Według jego wyliczeń do tej pory Armenia straciła: 185 czołgów (w tym 66 zdobytych przez nieprzyjaciela), 43 bojowe wozy piechoty, 44 transportery opancerzone i pojazdy na ich bazie (w tym samobieżne działa przeciwlotnicze), 147 sztuk artylerii holowanej, 19 haubic samobieżnych, 64 wieloprowadnicowe wyrzutnie pocisków rakietowych, 1 wyrzutnię operacyjno-taktycznych pocisków balistycznych, 16 moździerzy, 38 komponentów rakietowych systemów przeciwlotniczych (w tym 12 stacji radiolokacyjnych), 1 samolot, cztery UAV-y, 1 stację zakłócania łączności R-330P Piramida, 1 mobilny kompleks radioelektroniczny do zwalczania dronów Riepiełlent-1 oraz 451 samochodów różnych rodzajów i typów.

Straty Azerbejdżanu to: 30 czołgów (w tym 2 zdobyte przez nieprzyjaciela), 12 transporterów opancerzonych, 1 pojazd inżynieryjny IMR-2, 31 bojowych wozów piechoty, 1 śmigłowiec Mi-17, 37 bezzałogowych aparatów latających (w tym 11 bezpilotowych Anów-2 i dwa Bayraktary TB2) oraz trzydzieści samochodów.
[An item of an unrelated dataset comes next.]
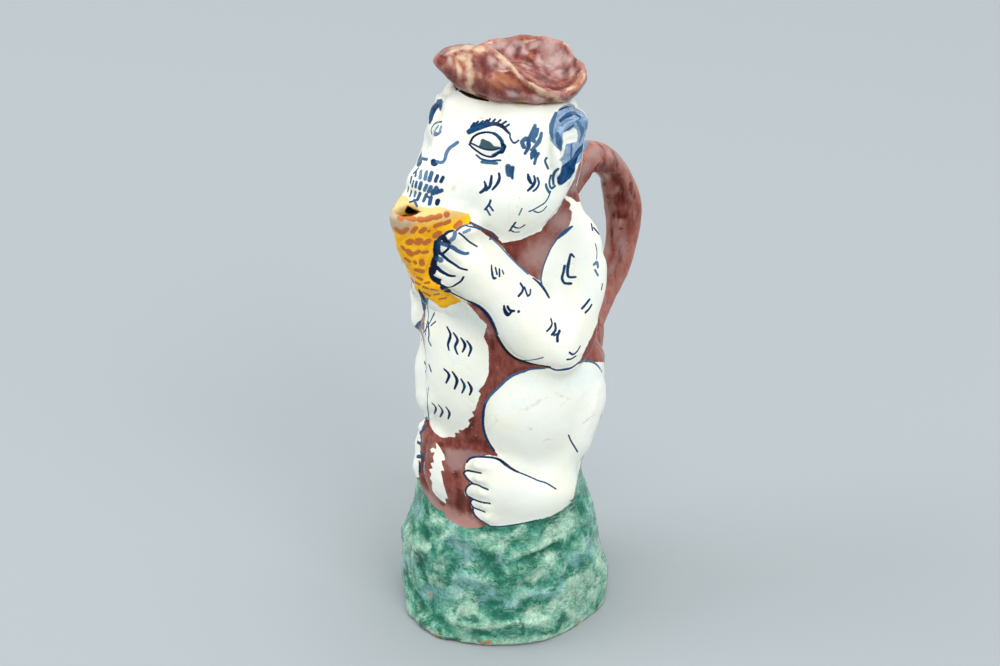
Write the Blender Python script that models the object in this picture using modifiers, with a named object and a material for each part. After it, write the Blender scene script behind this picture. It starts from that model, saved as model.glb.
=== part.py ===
"""A glazed earthenware ewer shaped as a seated monkey, with a loose hat for a lid.

The monkey squats on a rocky mound and drinks from a pointed yellow basket, which is the spout.
The front of the figure is towards -Y, its left side is +X, and the foot stands on z = 0.
"""

import math

import bmesh
import bpy
from mathutils import Euler, Matrix, Vector, noise

# Sizes of the figure, in metres
FIGURE_HEIGHT = 0.244  # foot to the middle of the head's rim
MOUND_HEIGHT = 0.055
FOOT_DIAMETER = 0.092
WALL = 0.0045
FLOOR = 0.007

# Sizes of the handle
HANDLE_WIDTH = 0.014
HANDLE_THICKNESS = 0.0115

# Sizes of the openings
MOUTH_DIAMETER = 0.042
RIM_TILT = 11.0  # degrees that the head leans back
SPOUT_BORE = 0.009

# Sizes of the hat
SEAT_GAP = 0.0003
FLANGE_DEPTH = 0.0055
FLANGE_ROOT = 0.0015
FLANGE_WALL = 0.0032
FLANGE_CLEARANCE = 0.0010

# How finely the clay is worked
CLAY_VOXEL = 0.0015
CLAY_RUBS = 4
BODY_RUBS = 10
FACE_RUBS = 16
EWER_TRIANGLES = 6200
HAT_TRIANGLES = 1250
SPOUT_TRIANGLES = 600
RING_SIDES = 40
BORE_SIDES = 36
CHAMBER_SIDES = 28

# The free forms are laid out on a grid of 244 steps to the figure's height
STEP = FIGURE_HEIGHT / 244

# Trunk without limbs: height, half width, reach to the front and reach to the back
TRUNK = (
    (30, 36, 36, 36),
    (55, 35.5, 37.5, 34),
    (75, 34, 36, 36),
    (100, 34, 34, 38),
    (125, 34, 34, 39),
    (150, 33, 34, 38),
    (175, 32, 32, 36),
    (192, 31, 30, 33),
    (208, 31, 28, 32),
    (222, 29, 26, 31),
)

# Skull, measured along the leaning axis from the rim: level, half width, front and back
SKULL = (
    (-40, 32, 32, 30),
    (-30, 33, 32, 31),
    (-20, 33, 31, 31),
    (-12, 32, 30, 31),
    (-6, 30, 29, 29),
    (-2, 27, 27, 27),
    (0, 25.5, 25.5, 25.5),
    (4, 24, 24, 24),
)
RIM_CENTRE = (0, 5, 244)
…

Rzeczywiste straty z pewnością są większe, ale tylko tyle można zweryfikować na podstawie ogólnodostępnych materiałów.

Aktualizacja (23.20): Premier Armenii Nikol Paszinian ogłosił podpisanie porozumienia trójstronnego z prezydentami Rosji i Azerbejdżanu. Porozumienie kończące działania zbrojne weszło w życie o północy czasu moskiewskiego. Dokument ten jest de facto aktem kapitulacji Armenii, zakłada bowiem między innymi przekazanie rejonu Ağdam (we wschodniej części Górskiego Karabachu), rejonu Laçın (przy granicy z Armenią) i rejonu Kəlbəcər (w północnej części) Azerbejdżanowi. Oznacza to odcięcie pozostałej części Górskiego Karabachu od Armenii. Azerbejdżan zachowa również tereny zajęte w czasie działań wojennych, najpewniej wraz z miastem Szuszi.

Ponadto Armenia ma zapewnić możliwość nieograniczonej komunikacji lądowej między terytoriami Azerbejdżanu właściwego i Nachiczewańskiej Republiki Autonomicznej. Rosjanie rozmieszczą siły pokojowe w strefie konfliktu, w tym w strefie korytarza Laçın, na okres pięciu lat z możliwością przedłużenia. Kontyngent ma liczyć 1960 żołnierzy, 90 transporterów opancerzonych oraz 380 sztuk innego sprzętu transportowego i specjalnego. Rosyjscy pogranicznicy będą też kontrolować korytarz (eksterytorialny?) łączący obie części Azerbejdżanu. W przyszłości ma też powstać nowy szlak łączący Armenię ze Stepanakertem.

Ormianie mają się wycofać ze wszystkich trzech rejonów: Kəlbəcər – do 15 listopada, Ağdam – do 20 listopada, Laçın – do 1 grudnia. Ma również nastąpić wymiana jeńców, a uchodźcy zewnętrzni będą mogli powrócić do domów.

W Erywaniu wybuchły zamieszki. Manifestanci potępiają decyzję Pasziniana, niektóry strzelają w powietrze, stolica pogrąża się w chaosie. Paszinian zapewnia swoich rodaków, że Armenia nie poniosła klęski, ale jak inaczej określić takie rozstrzygnięcie konfliktu? Jest to klęska. Nie całkowita (a do takiej dążyło Baku), nie ostateczna, ale klęska.

Aktualizacja (00.45): Z Giumri i Erebuni do Górskiego Karabachu wyruszyły konwoje rosyjskich sił pokojowych, przetransportowanych do obu baz drogą lotniczą z Uljanowska w oczekiwaniu na zawarcie porozumienia pokojowego. Warto przypomnieć, że niespełna dwa tygodnie temu amerykański doradca do spraw bezpieczeństwa narodowego Robert C. O’Brien wysunął zaskakującą (i zasadniczo nierealną) propozycję, aby wysłać do Górskiego Karabachu siły pokojowe złożone z żołnierzy z państw skandynawskich.

Manifestanci w Erywaniu skandują: „Nikol nas zdradził”. Pojawiają się informacje, że pobito marszałka zgromadzenia narodowego, Ararata Mirzoiana.

Aktualizacja (10.35): W centrum Erywania zdemontowano telebim pokazujący wiadomości z frontu. Nocne zamieszki wygasły samoistnie. Ale Armenia jeszcze długo nie pogodzi się z klęską.